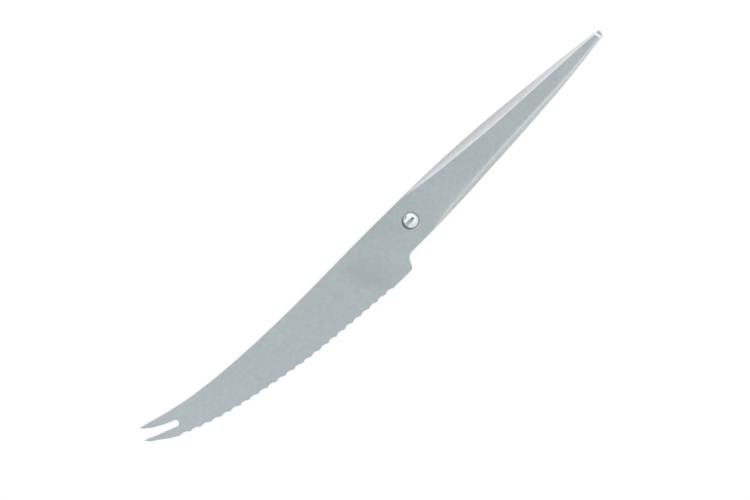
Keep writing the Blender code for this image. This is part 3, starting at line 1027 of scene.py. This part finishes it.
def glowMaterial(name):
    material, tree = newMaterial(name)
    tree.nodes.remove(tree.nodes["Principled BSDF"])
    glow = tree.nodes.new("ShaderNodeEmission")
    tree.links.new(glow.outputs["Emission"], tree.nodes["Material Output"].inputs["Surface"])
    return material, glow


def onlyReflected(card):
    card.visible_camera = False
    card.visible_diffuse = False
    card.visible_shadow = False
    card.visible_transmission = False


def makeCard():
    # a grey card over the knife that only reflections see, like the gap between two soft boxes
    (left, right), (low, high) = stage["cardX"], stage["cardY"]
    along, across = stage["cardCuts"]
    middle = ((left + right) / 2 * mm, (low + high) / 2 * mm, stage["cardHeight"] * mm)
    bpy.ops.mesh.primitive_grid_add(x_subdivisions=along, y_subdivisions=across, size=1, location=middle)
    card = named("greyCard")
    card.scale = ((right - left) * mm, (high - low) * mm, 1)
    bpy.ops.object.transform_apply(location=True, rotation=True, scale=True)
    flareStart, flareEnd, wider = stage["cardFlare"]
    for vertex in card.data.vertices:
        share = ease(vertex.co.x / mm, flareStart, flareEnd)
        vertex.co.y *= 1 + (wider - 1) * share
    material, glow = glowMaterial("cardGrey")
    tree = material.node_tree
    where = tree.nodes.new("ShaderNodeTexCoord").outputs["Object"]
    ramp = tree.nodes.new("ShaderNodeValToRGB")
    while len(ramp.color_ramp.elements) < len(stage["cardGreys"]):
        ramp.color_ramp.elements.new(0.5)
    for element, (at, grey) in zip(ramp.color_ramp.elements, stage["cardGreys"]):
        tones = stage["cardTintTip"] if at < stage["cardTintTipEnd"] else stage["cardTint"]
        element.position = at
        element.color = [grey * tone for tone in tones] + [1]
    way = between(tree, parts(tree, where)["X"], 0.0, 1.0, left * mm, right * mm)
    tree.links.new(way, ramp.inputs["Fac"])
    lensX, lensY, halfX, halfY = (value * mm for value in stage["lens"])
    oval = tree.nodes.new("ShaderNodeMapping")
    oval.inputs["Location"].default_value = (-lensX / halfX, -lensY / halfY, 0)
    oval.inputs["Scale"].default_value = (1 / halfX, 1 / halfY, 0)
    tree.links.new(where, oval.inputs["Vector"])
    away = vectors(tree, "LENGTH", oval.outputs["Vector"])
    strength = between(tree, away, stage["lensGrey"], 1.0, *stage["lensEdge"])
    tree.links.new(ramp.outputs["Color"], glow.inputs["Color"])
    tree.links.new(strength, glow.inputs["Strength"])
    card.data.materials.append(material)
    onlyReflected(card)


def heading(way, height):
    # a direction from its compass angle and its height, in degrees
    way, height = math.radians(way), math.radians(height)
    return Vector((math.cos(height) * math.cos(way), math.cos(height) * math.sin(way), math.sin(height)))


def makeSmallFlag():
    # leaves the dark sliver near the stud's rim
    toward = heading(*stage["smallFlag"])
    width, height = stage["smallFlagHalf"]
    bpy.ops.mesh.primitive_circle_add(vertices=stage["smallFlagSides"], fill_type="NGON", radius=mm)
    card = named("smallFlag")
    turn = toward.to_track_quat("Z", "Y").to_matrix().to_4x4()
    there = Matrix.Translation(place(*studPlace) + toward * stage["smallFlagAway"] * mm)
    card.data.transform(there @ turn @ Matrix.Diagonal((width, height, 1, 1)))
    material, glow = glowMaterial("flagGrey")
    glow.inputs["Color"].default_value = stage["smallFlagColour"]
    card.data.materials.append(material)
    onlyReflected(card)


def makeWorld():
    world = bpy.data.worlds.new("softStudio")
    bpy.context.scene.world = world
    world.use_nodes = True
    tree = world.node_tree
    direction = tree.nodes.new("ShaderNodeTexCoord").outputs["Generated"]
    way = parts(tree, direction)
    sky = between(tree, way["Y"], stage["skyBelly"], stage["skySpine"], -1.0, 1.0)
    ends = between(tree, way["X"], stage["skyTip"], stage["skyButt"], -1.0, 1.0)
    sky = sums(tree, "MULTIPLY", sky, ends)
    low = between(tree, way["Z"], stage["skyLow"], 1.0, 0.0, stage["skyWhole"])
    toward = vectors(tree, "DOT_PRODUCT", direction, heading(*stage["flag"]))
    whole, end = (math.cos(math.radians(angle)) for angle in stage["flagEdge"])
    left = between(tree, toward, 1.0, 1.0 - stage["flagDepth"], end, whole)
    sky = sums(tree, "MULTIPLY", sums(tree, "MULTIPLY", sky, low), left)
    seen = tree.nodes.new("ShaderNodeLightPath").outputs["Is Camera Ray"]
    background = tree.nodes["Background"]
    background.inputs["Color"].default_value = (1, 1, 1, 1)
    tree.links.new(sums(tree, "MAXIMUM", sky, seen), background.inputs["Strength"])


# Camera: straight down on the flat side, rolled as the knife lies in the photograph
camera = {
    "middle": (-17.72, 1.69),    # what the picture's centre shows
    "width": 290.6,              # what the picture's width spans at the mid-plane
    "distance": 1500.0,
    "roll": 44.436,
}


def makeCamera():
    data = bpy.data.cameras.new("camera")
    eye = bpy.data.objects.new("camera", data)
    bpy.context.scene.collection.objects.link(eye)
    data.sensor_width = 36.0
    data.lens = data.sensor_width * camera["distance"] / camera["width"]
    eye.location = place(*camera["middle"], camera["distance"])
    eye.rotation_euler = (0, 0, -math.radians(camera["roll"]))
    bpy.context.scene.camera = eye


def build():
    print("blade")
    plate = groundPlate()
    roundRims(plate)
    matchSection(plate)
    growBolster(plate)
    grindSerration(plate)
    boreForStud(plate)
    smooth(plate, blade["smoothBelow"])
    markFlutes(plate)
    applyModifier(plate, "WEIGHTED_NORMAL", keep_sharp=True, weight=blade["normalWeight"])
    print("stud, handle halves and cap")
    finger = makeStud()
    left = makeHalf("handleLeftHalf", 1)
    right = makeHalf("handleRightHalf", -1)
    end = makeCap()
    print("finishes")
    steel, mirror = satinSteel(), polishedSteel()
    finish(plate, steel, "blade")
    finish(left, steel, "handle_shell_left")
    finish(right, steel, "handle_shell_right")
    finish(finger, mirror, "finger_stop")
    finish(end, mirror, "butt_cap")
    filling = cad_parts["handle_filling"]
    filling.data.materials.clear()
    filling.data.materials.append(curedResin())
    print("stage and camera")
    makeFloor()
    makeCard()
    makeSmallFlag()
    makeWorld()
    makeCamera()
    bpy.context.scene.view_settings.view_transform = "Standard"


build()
___
Each line above is to be repeated exactly.

- [Task solution]
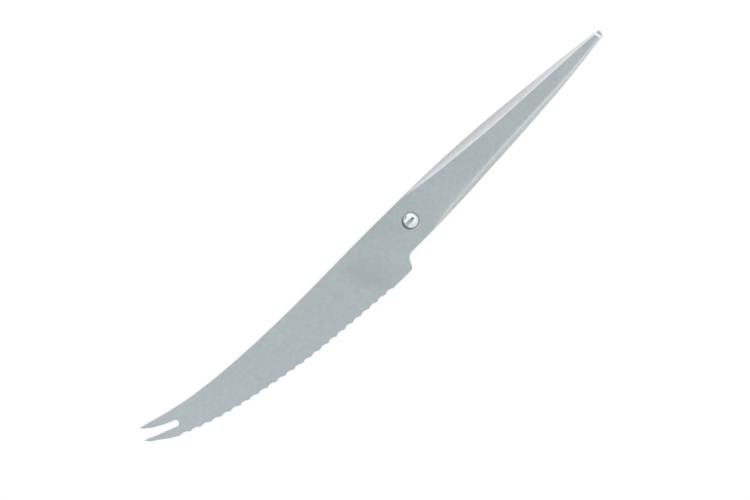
Keep writing the Blender code for this image. This is part 3, starting at line 1027 of scene.py. This part finishes it.
def glowMaterial(name):
    material, tree = newMaterial(name)
    tree.nodes.remove(tree.nodes["Principled BSDF"])
    glow = tree.nodes.new("ShaderNodeEmission")
    tree.links.new(glow.outputs["Emission"], tree.nodes["Material Output"].inputs["Surface"])
    return material, glow


def onlyReflected(card):
    card.visible_camera = False
    card.visible_diffuse = False
    card.visible_shadow = False
    card.visible_transmission = False


def makeCard():
    # a grey card over the knife that only reflections see, like the gap between two soft boxes
    (left, right), (low, high) = stage["cardX"], stage["cardY"]
    along, across = stage["cardCuts"]
    middle = ((left + right) / 2 * mm, (low + high) / 2 * mm, stage["cardHeight"] * mm)
    bpy.ops.mesh.primitive_grid_add(x_subdivisions=along, y_subdivisions=across, size=1, location=middle)
    card = named("greyCard")
    card.scale = ((right - left) * mm, (high - low) * mm, 1)
    bpy.ops.object.transform_apply(location=True, rotation=True, scale=True)
    flareStart, flareEnd, wider = stage["cardFlare"]
    for vertex in card.data.vertices:
        share = ease(vertex.co.x / mm, flareStart, flareEnd)
        vertex.co.y *= 1 + (wider - 1) * share
    material, glow = glowMaterial("cardGrey")
    tree = material.node_tree
    where = tree.nodes.new("ShaderNodeTexCoord").outputs["Object"]
    ramp = tree.nodes.new("ShaderNodeValToRGB")
    while len(ramp.color_ramp.elements) < len(stage["cardGreys"]):
        ramp.color_ramp.elements.new(0.5)
    for element, (at, grey) in zip(ramp.color_ramp.elements, stage["cardGreys"]):
        tones = stage["cardTintTip"] if at < stage["cardTintTipEnd"] else stage["cardTint"]
        element.position = at
        element.color = [grey * tone for tone in tones] + [1]
    way = between(tree, parts(tree, where)["X"], 0.0, 1.0, left * mm, right * mm)
    tree.links.new(way, ramp.inputs["Fac"])
    lensX, lensY, halfX, halfY = (value * mm for value in stage["lens"])
    oval = tree.nodes.new("ShaderNodeMapping")
    oval.inputs["Location"].default_value = (-lensX / halfX, -lensY / halfY, 0)
    oval.inputs["Scale"].default_value = (1 / halfX, 1 / halfY, 0)
    tree.links.new(where, oval.inputs["Vector"])
    away = vectors(tree, "LENGTH", oval.outputs["Vector"])
    strength = between(tree, away, stage["lensGrey"], 1.0, *stage["lensEdge"])
    tree.links.new(ramp.outputs["Color"], glow.inputs["Color"])
    tree.links.new(strength, glow.inputs["Strength"])
    card.data.materials.append(material)
    onlyReflected(card)


def heading(way, height):
    # a direction from its compass angle and its height, in degrees
    way, height = math.radians(way), math.radians(height)
    return Vector((math.cos(height) * math.cos(way), math.cos(height) * math.sin(way), math.sin(height)))


def makeSmallFlag():
    # leaves the dark sliver near the stud's rim
    toward = heading(*stage["smallFlag"])
    width, height = stage["smallFlagHalf"]
    bpy.ops.mesh.primitive_circle_add(vertices=stage["smallFlagSides"], fill_type="NGON", radius=mm)
    card = named("smallFlag")
    turn = toward.to_track_quat("Z", "Y").to_matrix().to_4x4()
    there = Matrix.Translation(place(*studPlace) + toward * stage["smallFlagAway"] * mm)
    card.data.transform(there @ turn @ Matrix.Diagonal((width, height, 1, 1)))
    material, glow = glowMaterial("flagGrey")
    glow.inputs["Color"].default_value = stage["smallFlagColour"]
    card.data.materials.append(material)
    onlyReflected(card)


def makeWorld():
    world = bpy.data.worlds.new("softStudio")
    bpy.context.scene.world = world
    world.use_nodes = True
    tree = world.node_tree
    direction = tree.nodes.new("ShaderNodeTexCoord").outputs["Generated"]
    way = parts(tree, direction)
    sky = between(tree, way["Y"], stage["skyBelly"], stage["skySpine"], -1.0, 1.0)
    ends = between(tree, way["X"], stage["skyTip"], stage["skyButt"], -1.0, 1.0)
    sky = sums(tree, "MULTIPLY", sky, ends)
    low = between(tree, way["Z"], stage["skyLow"], 1.0, 0.0, stage["skyWhole"])
    toward = vectors(tree, "DOT_PRODUCT", direction, heading(*stage["flag"]))
    whole, end = (math.cos(math.radians(angle)) for angle in stage["flagEdge"])
    left = between(tree, toward, 1.0, 1.0 - stage["flagDepth"], end, whole)
    sky = sums(tree, "MULTIPLY", sums(tree, "MULTIPLY", sky, low), left)
    seen = tree.nodes.new("ShaderNodeLightPath").outputs["Is Camera Ray"]
    background = tree.nodes["Background"]
    background.inputs["Color"].default_value = (1, 1, 1, 1)
    tree.links.new(sums(tree, "MAXIMUM", sky, seen), background.inputs["Strength"])


# Camera: straight down on the flat side, rolled as the knife lies in the photograph
camera = {
    "middle": (-17.72, 1.69),    # what the picture's centre shows
    "width": 290.6,              # what the picture's width spans at the mid-plane
    "distance": 1500.0,
    "roll": 44.436,
}


def makeCamera():
    data = bpy.data.cameras.new("camera")
    eye = bpy.data.objects.new("camera", data)
    bpy.context.scene.collection.objects.link(eye)
    data.sensor_width = 36.0
    data.lens = data.sensor_width * camera["distance"] / camera["width"]
    eye.location = place(*camera["middle"], camera["distance"])
    eye.rotation_euler = (0, 0, -math.radians(camera["roll"]))
    bpy.context.scene.camera = eye


def build():
    print("blade")
    plate = groundPlate()
    roundRims(plate)
    matchSection(plate)
    growBolster(plate)
    grindSerration(plate)
    boreForStud(plate)
    smooth(plate, blade["smoothBelow"])
    markFlutes(plate)
    applyModifier(plate, "WEIGHTED_NORMAL", keep_sharp=True, weight=blade["normalWeight"])
    print("stud, handle halves and cap")
    finger = makeStud()
    left = makeHalf("handleLeftHalf", 1)
    right = makeHalf("handleRightHalf", -1)
    end = makeCap()
    print("finishes")
    steel, mirror = satinSteel(), polishedSteel()
    finish(plate, steel, "blade")
    finish(left, steel, "handle_shell_left")
    finish(right, steel, "handle_shell_right")
    finish(finger, mirror, "finger_stop")
    finish(end, mirror, "butt_cap")
    filling = cad_parts["handle_filling"]
    filling.data.materials.clear()
    filling.data.materials.append(curedResin())
    print("stage and camera")
    makeFloor()
    makeCard()
    makeSmallFlag()
    makeWorld()
    makeCamera()
    bpy.context.scene.view_settings.view_transform = "Standard"


build()